If I have enough confidence as a woman to tell someone they’re not for me, then I expect the same integrity in return. Yes, I’m outspoken. Yes, I don’t tolerate BS. And yes, I speak my mind. But those are the very traits that build strong relationships. There’s no mystery here—I know that honesty is the foundation of something real. (Unless, of course, you’re keeping secrets because you’re planning to surprise me with jewelry. Then, carry on. 😏)

At the end of the day, the key to a great relationship is communication. Be real. Be clear. Be a man.

Hey Guys! This Is Tom: When Introducing Someone You're Dating Goes Awkwardly Wrong

I don’t know if I’m the only one who gets a surge of anxiety when introducing someone I’m dating to my friends — but it hits me every single time. Most of my friends think I’m dramatic for putting so much pressure on that moment, but I can’t help it. I genuinely care about everyone’s well-being and want harmony across the board.

Since I’ve never been especially close with my family, my friends are everything — they fill those emotional gaps and are often the first people I turn to when I need support. So yes, getting their stamp of approval on someone I’m seeing is super duper important.

A few months ago, a friend I used to date insisted on coming to visit me. I was hesitant — most of our conversations end in arguments — but because I’m annoyingly nice, I said yes. Coincidentally, one of my friends was having a birthday dinner that same weekend, and I didn’t want to miss it. So, I figured I’d just bring him along. Spoiler alert: I should’ve gone solo.

I picked him up from the train station. He practically leapt on me, and right then, I realized… OMG. I am so not into him like I used to be. I panicked a little inside but played it cool. I dropped him off at my apartment so I could finish up at work.

When I got back, he tried to kiss me again. Nope. I pushed him away gently, and we got ready for dinner. What I had forgotten — and this becomes important — is that he can’t hear out of one ear.

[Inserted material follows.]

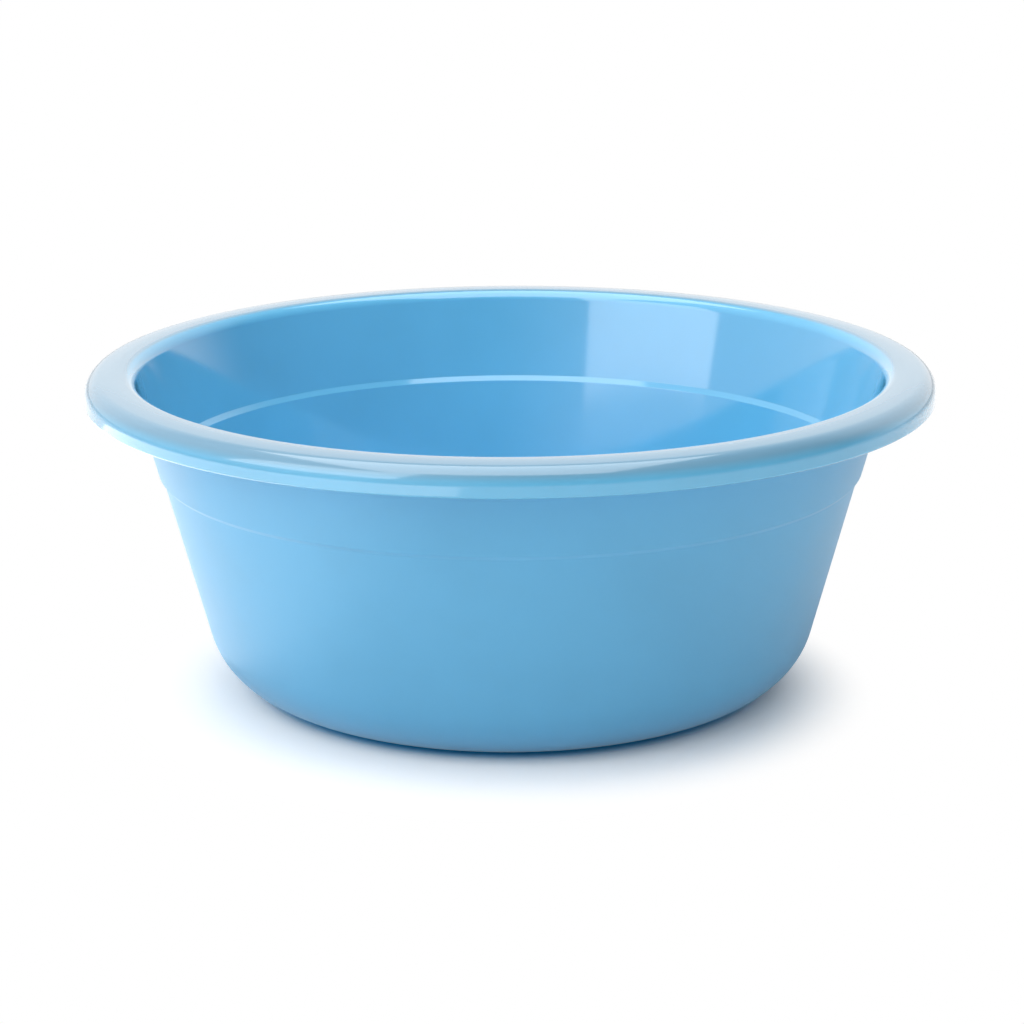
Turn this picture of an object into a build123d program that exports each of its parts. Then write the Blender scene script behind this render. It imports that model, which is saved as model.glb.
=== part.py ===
from build123d import *
import os
from math import radians, tan

# A round washing up bowl, moulded in one piece.
# The axis stands upright on Z, the floor is at height zero and the origin is the middle of the foot.
# All lengths are in millimetres and all drafts in degrees from upright.

# Skin of the moulding, measured level in the walls and upright in the base and the rim
skin = 2.0

# Rim: a crowned flange that turns down into a lip all round, open underneath
rim_diameter = 361.4
rim_edge_height = 136.9
rim_width = 20.5
rim_crown = 1.25
lip_spread = 0.1
lip_depth = 10.1
lip_rounding = 0.9
channel_rounding = 5.5

# Mouth: the inner edge of the rim, where the band begins
mouth_rise = 1.35
throat_rounding = 4.2

# Band: the upper wall, from the mouth down to the step
band_depth = 42.3
band_draft = 15.0

# Step outside, and the ledge that it makes inside
step_rise = 1.8
step_width = 1.75
step_rounding = 1.2
ledge_lift = 3.0
ledge_rise = 2.2
ledge_rounding = 1.2

# Wall and base
wall_draft = 14.7
base_rounding = 33.5

# Foot: a flat ring round a middle that stands clear of the floor
foot_width = 5.0
foot_slope = 4.0
foot_lift = 1.2
foot_rounding = 3.0

# Feed point: a dimple under the middle of the base with the nub that the mould leaves
feed_dimple_diameter = 12.0
feed_dimple_depth = 0.6
feed_nub_diameter = 3.0
feed_nub_height = 0.4


def spread(height, draft):
    """How much the radius of a drafted wall grows over a height."""
    return height * tan(radians(draft))


# Corners of the section, each as (radius, height), before they are rounded
rim_radius = rim_diameter / 2
rim_edge = (rim_radius - lip_spread, rim_edge_height)
lip_outer = (rim_radius, rim_edge_height - lip_depth)
lip_inner = (rim_radius - skin, rim_edge_height - lip_depth)
channel_edge = (rim_edge[0] - skin, rim_edge_height - skin)

mouth = (rim_radius - rim_width, rim_edge_height + mouth_rise)
throat = (mouth[0] + skin - spread(skin, band_draft), mouth[1] - skin)

shoulder_height = mouth[1] - band_depth
shoulder = (mouth[0] + skin - spread(band_depth, band_draft), shoulder_height)
crease_height = shoulder_height - step_rise
crease = (shoulder[0] - step_width, crease_height)
wall_foot = (crease[0] - spread(crease_height, wall_draft), 0)

ledge_height = crease_height + ledge_lift
ledge_top_height = ledge_height + ledge_rise
ledge_foot = (crease[0] + spread(ledge_lift, wall_draft) - skin, ledge_height)
ledge_top = (
    shoulder[0] + spread(ledge_top_height - shoulder_height, band_draft) - skin,
    ledge_top_height,
)
floor_corner = (wall_foot[0] + spread(skin, wall_draft) - skin, skin)

# The foot ring starts where the base rounding has come down to the floor
foot_outer_radius = wall_foot[0] - base_rounding * tan(radians((90 - wall_draft) / 2))
foot_inner_radius = foot_outer_radius - foot_width
recess_radius = foot_inner_radius - foot_slope

# Corners that are rounded, each with its radius
roundings = [
    ((recess_radius, foot_lift), foot_rounding),
    ((foot_inner_radius, 0), foot_rounding),
    (wall_foot, base_rounding),
    (crease, step_rounding),
    (shoulder, step_rounding),
    (throat, throat_rounding),
    (channel_edge, channel_rounding),
    (lip_inner, lip_rounding),
    (lip_outer, lip_rounding),
    (rim_edge, channel_rounding + skin),
    (mouth, throat_rounding + skin),
    (ledge_top, ledge_rounding),
    (ledge_foot, ledge_rounding),
    (floor_corner, base_rounding - skin),
    ((foot_inner_radius, skin), foot_rounding),
    ((recess_radius, foot_lift + skin), foot_rounding),
]

with BuildPart() as bowl:
    with BuildSketch(Plane.XZ) as section:
        with BuildLine():
            # Underside and outside, from the middle of the base up to the rim
            Polyline(
                (0, foot_lift),
                (recess_radius, foot_lift),
                (foot_inner_radius, 0),
                wall_foot,
                crease,
                shoulder,
                throat,
            )
            # Rim: the channel's roof, the lip and the crown
            SagittaArc(throat, channel_edge, rim_crown)
            Polyline(channel_edge, lip_inner, lip_outer, rim_edge)
            SagittaArc(rim_edge, mouth, -rim_crown)
            # Inside, from the mouth down to the middle of the base
            Polyline(
                mouth,
                ledge_top,
                ledge_foot,
                floor_corner,
                (foot_inner_radius, skin),
                (recess_radius, foot_lift + skin),
                (0, foot_lift + skin),
                (0, foot_lift),
            )
        make_face()
        for corner, rounding in roundings:
            fillet(section.vertices().sort_by_distance(corner)[0], rounding)
    revolve(axis=Axis.Z)

    with BuildSketch(Plane.XY.offset(foot_lift)):
        Circle(feed_dimple_diameter / 2)
    extrude(amount=feed_dimple_depth, mode=Mode.SUBTRACT)
    with BuildSketch(Plane.XY.offset(foot_lift + feed_dimple_depth)):
        Circle(feed_nub_diameter / 2)
    extrude(amount=-feed_nub_height)

bowl.part.label = "bowl"
os.makedirs("parts", exist_ok=True)
export_step(bowl.part, "parts/bowl.step")
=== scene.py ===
from math import ceil, pi, radians, sin, sqrt, tan

import bmesh
import bpy
from mathutils import Euler, Matrix, Vector


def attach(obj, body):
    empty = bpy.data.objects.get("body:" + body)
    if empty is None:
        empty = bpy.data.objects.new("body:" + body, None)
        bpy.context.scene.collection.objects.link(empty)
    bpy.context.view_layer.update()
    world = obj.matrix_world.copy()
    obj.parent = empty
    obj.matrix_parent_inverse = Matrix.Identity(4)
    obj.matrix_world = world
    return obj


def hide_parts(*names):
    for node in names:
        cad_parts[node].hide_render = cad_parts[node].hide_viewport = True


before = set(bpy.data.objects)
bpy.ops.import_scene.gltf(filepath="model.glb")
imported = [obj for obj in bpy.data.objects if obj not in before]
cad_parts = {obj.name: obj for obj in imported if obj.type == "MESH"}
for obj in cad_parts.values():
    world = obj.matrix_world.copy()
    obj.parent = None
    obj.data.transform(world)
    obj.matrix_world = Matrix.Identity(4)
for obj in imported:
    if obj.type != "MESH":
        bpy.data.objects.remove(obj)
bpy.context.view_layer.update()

# A round light blue washing up bowl, moulded in one piece, on a white floor.
# Lengths are in metres. The section's points are (radius, height) from the bowl's axis and the floor.

mm = 0.001

# Sizes of the section, as in the solid
skin = 2.0 * mm
rim_radius = 180.7 * mm
rim_edge_height = 136.9 * mm
rim_width = 20.5 * mm
rim_crown = 1.25 * mm
lip_spread = 0.1 * mm
lip_depth = 10.1 * mm
lip_rounding = 0.9 * mm
channel_rounding = 5.5 * mm
mouth_rise = 1.35 * mm
throat_rounding = 4.2 * mm
band_depth = 42.3 * mm
band_draft = radians(15.0)
step_rise = 1.8 * mm
step_width = 1.75 * mm
step_rounding = 1.2 * mm
ledge_lift = 3.0 * mm
ledge_rise = 2.2 * mm
ledge_rounding = 1.2 * mm
wall_draft = radians(14.7)
base_rounding = 33.5 * mm
foot_width = 5.0 * mm
foot_slope = 4.0 * mm
foot_lift = 1.2 * mm
foot_rounding = 3.0 * mm
feed_dimple_radius = 6.0 * mm
feed_dimple_depth = 0.6 * mm
feed_nub_radius = 1.5 * mm
feed_nub_height = 0.4 * mm

# How finely the rounded stretches are drawn, and how the mesh is joined up and shaded
quarter_steps = 64
arc_step = radians(4)
merge_distance = 0.001 * mm
shading_weight = 100


def point(radius, height):
    """A point of the section."""
    return Vector((radius, height))


def corner_arc(before, corner, after, radius):
    """The rounding of a corner between two straight stretches: its centre, its start and its end."""
    back = (before - corner).normalized()
    on = (after - corner).normalized()
    half = back.angle(on) / 2
    reach = radius / tan(half)
    centre = corner + (back + on).normalized() * radius / sin(half)
    return centre, corner + back * reach, corner + on * reach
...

At the restaurant, I greeted everyone and waited for my best girlfriend, her husband, and another good friend to show up. Now, let me explain something: my best friend’s husband is very protective of me — think big brother vibes. When I introduce him to someone I’m dating, he usually doesn’t say much until he sees if they’re going to stick around. Smart man.

So we sit down… and “Tom” won’t stop talking. Like, at all. My friends try to ask him questions, but because of his hearing issue, he doesn’t catch them. Cue the awkward silence and confused glances.

I could feel the secondhand embarrassment radiating off my friends. I knew right then: I wasn’t going to live this night down. And spoiler again: I haven’t.

I’ll spare you the details of the rest of the night, but let’s just say I wasn’t exactly the kindest version of myself. It’s like my embarrassment turned into petty coldness. Not my proudest moment, but hey — sometimes your gut reaction is your loudest truth.

After that weekend, I made a new rule for myself: not everyone you’re dating needs to meet your friends right away. Sometimes, it’s better to give things time before merging worlds. If a guy’s not someone I can confidently bring around without stress, I’ll gladly sacrifice a couple nights out to avoid reliving The Tom Situation.